Stored rows:
- - - - - - -

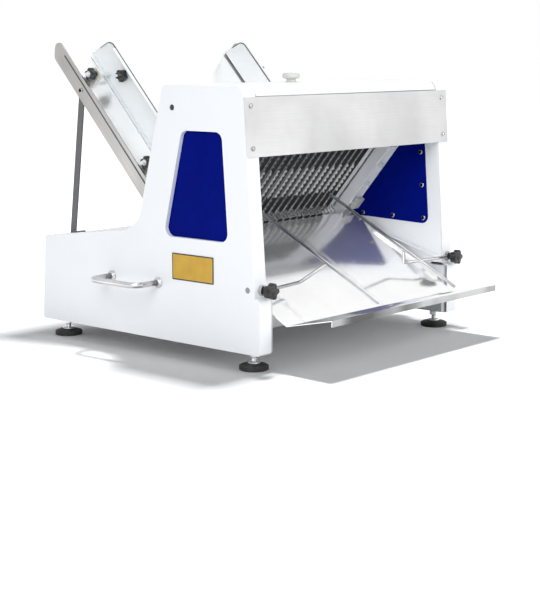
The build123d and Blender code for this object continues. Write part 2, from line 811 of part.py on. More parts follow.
def eccentric_bearings():
    """Ball bearings on the eccentrics, shown as closed rings."""
    rings = []
    for side in (-1, 1):
        centre = frame_point(CRANK_F, CRANK_E + side * STROKE / 2, side * YOKE_X)
        rings.append(ring(*centre, BEARING_R, ECCENTRIC_R, BEARING_W))
    return group(rings)


def v_pulley(centre, radius, bore, width):
    """A grooved pulley along X."""
    groove_x = BELT_W / 2 + 0.6
    root = radius - BELT_H
    profile = Polygon(
        (bore, -width / 2),
        (radius, -width / 2),
        (radius, -groove_x - 1),
        (root, -groove_x),
        (root, groove_x),
        (radius, groove_x + 1),
        (radius, width / 2),
        (bore, width / 2),
        align=None,
    )
    solid = revolve(Plane.XZ * profile, Axis.Z, 360)
    return Pos(*centre) * Rot(0, 90, 0) * solid


def pulley_centres():
    y, z = crank_centre()[1:]
    x = PULLEY_X + PULLEY_W / 2
    return (x, y, z), (x, MOTOR_Y, MOTOR_Z)


def crank_pulley():
    return v_pulley(pulley_centres()[0], CRANK_PULLEY_R, SHAFT_R, PULLEY_W)


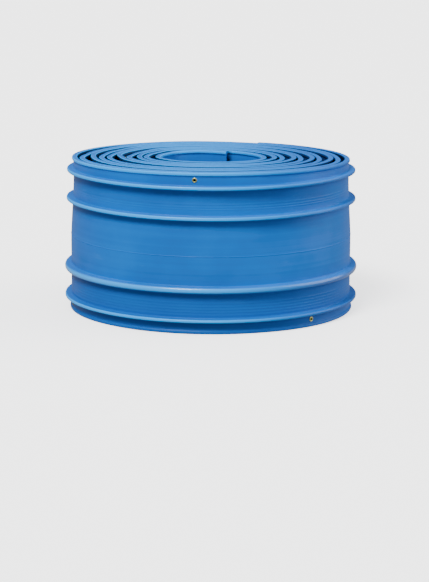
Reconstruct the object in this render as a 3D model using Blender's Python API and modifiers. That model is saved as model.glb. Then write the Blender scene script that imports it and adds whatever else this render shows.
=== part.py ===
"""PVC waterstop: a ribbed strip wound flat on itself into a coil that stands on its end, with brass tying eyelets.

Units are metres and +Z is up. The origin is on the coil's axis, in the plane that the coil stands on.
The front of the coil faces -Y.
"""

import math

import bpy

# The strip's section: a flat web, a bead along each edge, and ribs on its outer face only
STRIP_WIDTH = 0.250
WEB_THICKNESS = 0.0046
BEAD_THICKNESS = 0.0088
BEAD_DEPTH = 0.0060
BEAD_TAPER = 0.0022
RIB_HEIGHT = 0.0106
RIB_BASE = 0.0130
RIB_TIP_RADIUS = 0.0020
RIB_SPACING = 0.0480

# A brass eyelet: a barrel through the web with a flange on each face
EYELET_FLANGE_RADIUS = 0.0040
EYELET_BARREL_RADIUS = 0.0026
EYELET_BORE_RADIUS = 0.0019
EYELET_FLANGE_THICKNESS = 0.0005
EYELET_SEAT_GAP = 0.0003
EYELET_MARGIN = 0.0005
EYELETS_PER_TURN = 3
EYELET_FACETS = 12

# The coil
OUTER_RADIUS = 0.2325
TURNS = 10
TURN_CLEARANCE = 0.0003
FACETS_PER_EYELET = 12
TOP_EYELET_AZIMUTH = math.radians(-97.0)
BOTTOM_EYELET_LAG_FACETS = 5

# Worked out from the sizes above
TURN_PITCH = WEB_THICKNESS + RIB_HEIGHT + TURN_CLEARANCE
BEAD_OVERHANG = (BEAD_THICKNESS - WEB_THICKNESS) / 2
EYELET_INSET = BEAD_DEPTH + EYELET_MARGIN + EYELET_FLANGE_RADIUS
EDGE_RIB_INSET = EYELET_INSET + EYELET_FLANGE_RADIUS + EYELET_MARGIN + RIB_BASE / 2
INNER_RIB_INSET = EDGE_RIB_INSET + RIB_SPACING
COIL_FACETS = EYELETS_PER_TURN * FACETS_PER_EYELET
FACET_ANGLE = math.tau / COIL_FACETS

# Finishes: colour, roughness, metallic
PVC_BLUE = ("pvc_blue", (0.035, 0.235, 0.560, 1.0), 0.38, 0.0)
EYELET_BRASS = ("eyelet_brass", (0.520, 0.430, 0.180, 1.0), 0.35, 1.0)


def clear_scene():
    """Remove every object, so that the script starts from nothing."""
    for obj in list(bpy.data.objects):
        bpy.data.objects.remove(obj, do_unlink=True)


def new_collection(name):
    """Return a new collection in the scene."""
    collection = bpy.data.collections.new(name)
    bpy.context.scene.collection.children.link(collection)
    return collection


def finish_material(finish):
    """Return the Principled BSDF material for a finish."""
    name, colour, roughness, metallic = finish
    material = bpy.data.materials.new(name)
    material.use_nodes = True
    shader = material.node_tree.nodes["Principled BSDF"]
    shader.inputs["Base Color"].default_value = colour
    shader.inputs["Roughness"].default_value = roughness
    shader.inputs["Metallic"].default_value = metallic
    return material


def turned_object(name, collection, outline, steps, material):
    """Return a ring turned round Z from a closed outline of (radius, height) points, run down its outer side."""
    points = [(radius, 0.0, height) for radius, height in outline]
    edges = [(i, (i + 1) % len(points)) for i in range(len(points))]
    mesh = bpy.data.meshes.new(name)
    mesh.from_pydata(points, edges, [])
    mesh.materials.append(material)
    obj = bpy.data.objects.new(name, mesh)
    collection.objects.link(obj)
    screw = obj.modifiers.new("turn", "SCREW")
    screw.axis = "Z"
    screw.angle = math.tau
    screw.steps = steps
    screw.render_steps = steps
    screw.use_merge_vertices = True
    screw.merge_threshold = 0.00001
    screw.use_smooth_shade = False
    return obj


def web_outer_radius(turn):
    """Return the radius of a turn's outer web face. Turn 0 is the outermost."""
    return OUTER_RADIUS - turn * TURN_PITCH


def rib_outline(height):
    """Return a rib's points on the outermost turn, from its upper foot round its tip to its lower foot."""
    tip_centre = OUTER_RADIUS + RIB_HEIGHT - RIB_TIP_RADIUS
    tip = [
        (tip_centre + RIB_TIP_RADIUS * math.cos(angle), height + RIB_TIP_RADIUS * math.sin(angle))
        for angle in (math.radians(75), 0.0, math.radians(-75))
    ]
    upper_foot = (OUTER_RADIUS, height + RIB_BASE / 2)
    lower_foot = (OUTER_RADIUS, height - RIB_BASE / 2)
    return [upper_foot, *tip, lower_foot]


def outer_face_outline():
    """Return the outermost turn's outer face from top to bottom: bead, four ribs, bead."""
    bead_radius = OUTER_RADIUS + BEAD_OVERHANG
    top_bead = [
        (bead_radius, STRIP_WIDTH),
        (bead_radius, STRIP_WIDTH - BEAD_DEPTH + BEAD_TAPER),
        (OUTER_RADIUS, STRIP_WIDTH - BEAD_DEPTH),
    ]
    bottom_bead = [(radius, STRIP_WIDTH - height) for radius, height in reversed(top_bead)]
    ribs = []
    for inset in (EDGE_RIB_INSET, INNER_RIB_INSET):
        ribs += rib_outline(STRIP_WIDTH - inset)
    for inset in (INNER_RIB_INSET, EDGE_RIB_INSET):
        ribs += rib_outline(inset)
    return top_bead + ribs + bottom_bead


def end_outline():
    """Return the bottom end from outside to inside: the beads, and between them the gaps down to the edge rib.

    Each turn's edge rib bears on the turn outside it, so its flank is the floor of the gap.
    """
    points = []
    for turn in range(TURNS - 1):
        outer_wall = web_outer_radius(turn) - WEB_THICKNESS
        inner_wall = web_outer_radius(turn + 1)
        points += [
            (outer_wall - BEAD_OVERHANG, 0.0),
            (outer_wall, BEAD_DEPTH),
            (outer_wall, EDGE_RIB_INSET - RIB_TIP_RADIUS),
            (inner_wall, EDGE_RIB_INSET - RIB_BASE / 2),
            (inner_wall, BEAD_DEPTH),
            (inner_wall + BEAD_OVERHANG, 0.0),
        ]
    eye_wall = web_outer_radius(TURNS - 1) - WEB_THICKNESS
    return points + [(eye_wall - BEAD_OVERHANG, 0.0), (eye_wall, BEAD_DEPTH)]


def coil_outline():
    """Return the whole section of the coil: outer face, bottom end, eye and top end."""
    bottom = end_outline()
    top = [(radius, STRIP_WIDTH - height) for radius, height in reversed(bottom)]
    return outer_face_outline() + bottom + top


def eyelet_outline():
    """Return an eyelet's section about its own axis: a flange, the barrel and the other flange."""
    flange_seat = WEB_THICKNESS / 2 + EYELET_SEAT_GAP
    end = flange_seat + EYELET_FLANGE_THICKNESS
    return [
        (EYELET_FLANGE_RADIUS, end),
        (EYELET_FLANGE_RADIUS, flange_seat),
        (EYELET_BARREL_RADIUS, flange_seat),
        (EYELET_BARREL_RADIUS, -flange_seat),
        (EYELET_FLANGE_RADIUS, -flange_seat),
        (EYELET_FLANGE_RADIUS, -end),
        (EYELET_BORE_RADIUS, -end),
        (EYELET_BORE_RADIUS, end),
    ]


def eyelet_places():
    """Return (name, azimuth, height) for each eyelet of the outermost turn, top edge first."""
    places = []
    for edge, first, height in (
        ("top", TOP_EYELET_AZIMUTH, STRIP_WIDTH - EYELET_INSET),
        ("bottom", TOP_EYELET_AZIMUTH + BOTTOM_EYELET_LAG_FACETS * FACET_ANGLE, EYELET_INSET),
    ):
        for number in range(EYELETS_PER_TURN):
            azimuth = first + number * FACETS_PER_EYELET * FACET_ANGLE
            places.append((f"eyelet_{edge}_{number + 1}", azimuth, height))
    return places


def seat_in_web(obj, azimuth, height):
    """Place an object that is turned round Z so that its axis is radial, in the middle of the outermost web."""
    seat_radius = (OUTER_RADIUS - WEB_THICKNESS / 2) * math.cos(FACET_ANGLE / 2)
    obj.location = (seat_radius * math.cos(azimuth), seat_radius * math.sin(azimuth), height)
    obj.rotation_euler = (0.0, math.pi / 2, azimuth)


def hole_cutter(name, collection, azimuth, height):
    """Add the cutter for one eyelet's hole, a little longer than the web is thick."""
    bpy.ops.mesh.primitive_cylinder_add(
        vertices=EYELET_FACETS,
        radius=EYELET_BARREL_RADIUS + EYELET_SEAT_GAP,
        depth=2 * WEB_THICKNESS,
    )
    cutter = bpy.context.object
    cutter.name = name
    for holder in list(cutter.users_collection):
        holder.objects.unlink(cutter)
    collection.objects.link(cutter)
    cutter.hide_render = True
    cutter.display_type = "WIRE"
    seat_in_web(cutter, azimuth, height)


def build():
    """Build the coil and its eyelets."""
    clear_scene()
    parts = new_collection("pvc_waterstop_coil")
    cutters = new_collection("hole_cutters")
    pvc = finish_material(PVC_BLUE)
    brass = finish_material(EYELET_BRASS)

    coil = turned_object("waterstop_coil", parts, coil_outline(), COIL_FACETS, pvc)
    coil.rotation_euler = (0.0, 0.0, TOP_EYELET_AZIMUTH + FACET_ANGLE / 2)

    for name, azimuth, height in eyelet_places():
        hole_cutter(name + "_hole", cutters, azimuth, height)
        eyelet = turned_object(name, parts, eyelet_outline(), EYELET_FACETS, brass)
        seat_in_web(eyelet, azimuth, height)

    holes = coil.modifiers.new("eyelet_holes", "BOOLEAN")
    holes.operation = "DIFFERENCE"
    holes.operand_type = "COLLECTION"
    holes.collection = cutters


build()
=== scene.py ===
"""The looks of a coil of PVC waterstop: the wound strip, its brass eyelets and a plain studio.

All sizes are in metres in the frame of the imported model. +Z is up and the front of the coil faces -Y.
An azimuth is measured from the front: 0 is the front, 90 the right, -90 the left and 180 the back.
"""

from __future__ import annotations

import logging
import math
from dataclasses import dataclass
from enum import Enum
from typing import Iterable, Sequence, Union

import bmesh
import bpy
from mathutils import Matrix, Vector, noise


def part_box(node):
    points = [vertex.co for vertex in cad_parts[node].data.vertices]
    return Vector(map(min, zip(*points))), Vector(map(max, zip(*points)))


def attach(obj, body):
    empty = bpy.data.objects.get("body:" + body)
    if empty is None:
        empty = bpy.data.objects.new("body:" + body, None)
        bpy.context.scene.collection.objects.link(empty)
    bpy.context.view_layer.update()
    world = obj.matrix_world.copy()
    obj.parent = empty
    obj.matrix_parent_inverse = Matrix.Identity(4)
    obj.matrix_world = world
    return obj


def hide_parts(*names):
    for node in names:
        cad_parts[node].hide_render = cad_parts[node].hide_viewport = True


LOG = logging.getLogger("waterstop")
BODY = "root"
COIL_NODE = "waterstop_coil"
MM = 0.001

# A Mix node's colour sockets share their names with its other sockets, so they are told apart by number
MIX_FACTOR = 0
MIX_FIRST = 6
MIX_SECOND = 7
MIX_RESULT = 2


class Edge(Enum):
    """The strip's two edges."""

    TOP = "top"
    BOTTOM = "bottom"


class Slot(Enum):
    """The record's material slots."""

    STRIP = "pvc_strip"
    EYELET = "eyelet"


class Signal:
    """A value on its way through a material's nodes. Arithmetic on it adds Math nodes."""

    def __init__(self, graph: "Graph", socket: bpy.types.NodeSocket) -> None:
        """Wrap one output socket.

        Args:
            graph: The material that the socket belongs to.
            socket: The output socket.
        """
        self.graph = graph
        self.socket = socket

    def _with(self, operation: str, first: "Operand", second: "Operand") -> "Signal":
        """Return the result of a Math node on two operands."""
        return self.graph.node("ShaderNodeMath", {"operation": operation}, {0: first, 1: second})

    def __add__(self, other: "Operand") -> "Signal":
        """Return self + other."""
        return self._with("ADD", self, other)

    def __radd__(self, other: "Operand") -> "Signal":
        """Return other + self."""
        return self._with("ADD", other, self)

    def __sub__(self, other: "Operand") -> "Signal":
        """Return self - other."""
        return self._with("SUBTRACT", self, other)

    def __rsub__(self, other: "Operand") -> "Signal":
        """Return other - self."""
        return self._with("SUBTRACT", other, self)

    def __mul__(self, other: "Operand") -> "Signal":
        """Return self * other."""
        return self._with("MULTIPLY", self, other)

    def __rmul__(self, other: "Operand") -> "Signal":
        """Return other * self."""
        return self._with("MULTIPLY", other, self)

    def between(self, low: float, high: float) -> "Signal":
        """Return a smooth step of self.

        Args:
            low: The value that gives 0.
            high: The value that gives 1.

        Returns:
            A value from 0 to 1.
        """
        settings = {"interpolation_type": "SMOOTHSTEP"}
        values = {"Value": self, "From Min": low, "From Max": high}
        return self.graph.node("ShaderNodeMapRange", settings, values)


Operand = Union[Signal, float]
Colour = tuple[float, float, float, float]


@dataclass(frozen=True)
class Pattern:
    """A noise pattern.

    scale is how often it repeats in a metre, and stretch multiplies that along each axis. detail is the
    number of its finer layers and roughness their strength. limits are the two values that become 0 and 1.
    """

    scale: float
    detail: float
    roughness: float
    stretch: tuple[float, float, float] | None = None
    limits: tuple[float, float] | None = None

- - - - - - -

Requirement: What are the exact lines from the beginning of the material through the line containing "CRANK_PULLEY_R, SHAFT_R, PULLEY_W)"? Write out those lines alone.

Answer to this problem:
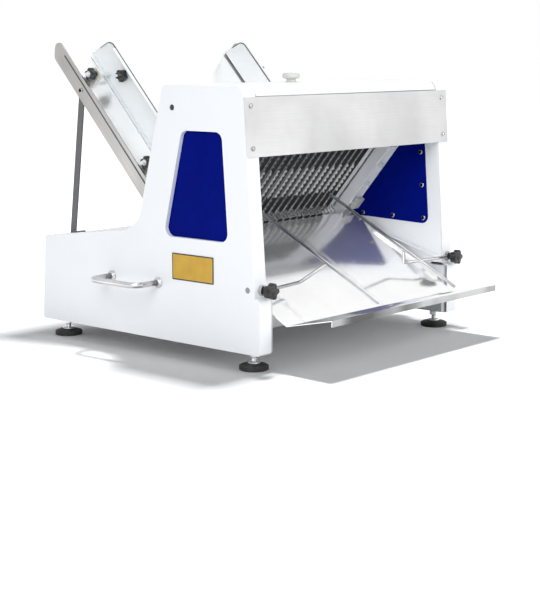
The build123d and Blender code for this object continues. Write part 2, from line 811 of part.py on. More parts follow.
def eccentric_bearings():
    """Ball bearings on the eccentrics, shown as closed rings."""
    rings = []
    for side in (-1, 1):
        centre = frame_point(CRANK_F, CRANK_E + side * STROKE / 2, side * YOKE_X)
        rings.append(ring(*centre, BEARING_R, ECCENTRIC_R, BEARING_W))
    return group(rings)


def v_pulley(centre, radius, bore, width):
    """A grooved pulley along X."""
    groove_x = BELT_W / 2 + 0.6
    root = radius - BELT_H
    profile = Polygon(
        (bore, -width / 2),
        (radius, -width / 2),
        (radius, -groove_x - 1),
        (root, -groove_x),
        (root, groove_x),
        (radius, groove_x + 1),
        (radius, width / 2),
        (bore, width / 2),
        align=None,
    )
    solid = revolve(Plane.XZ * profile, Axis.Z, 360)
    return Pos(*centre) * Rot(0, 90, 0) * solid


def pulley_centres():
    y, z = crank_centre()[1:]
    x = PULLEY_X + PULLEY_W / 2
    return (x, y, z), (x, MOTOR_Y, MOTOR_Z)


def crank_pulley():
    return v_pulley(pulley_centres()[0], CRANK_PULLEY_R, SHAFT_R, PULLEY_W)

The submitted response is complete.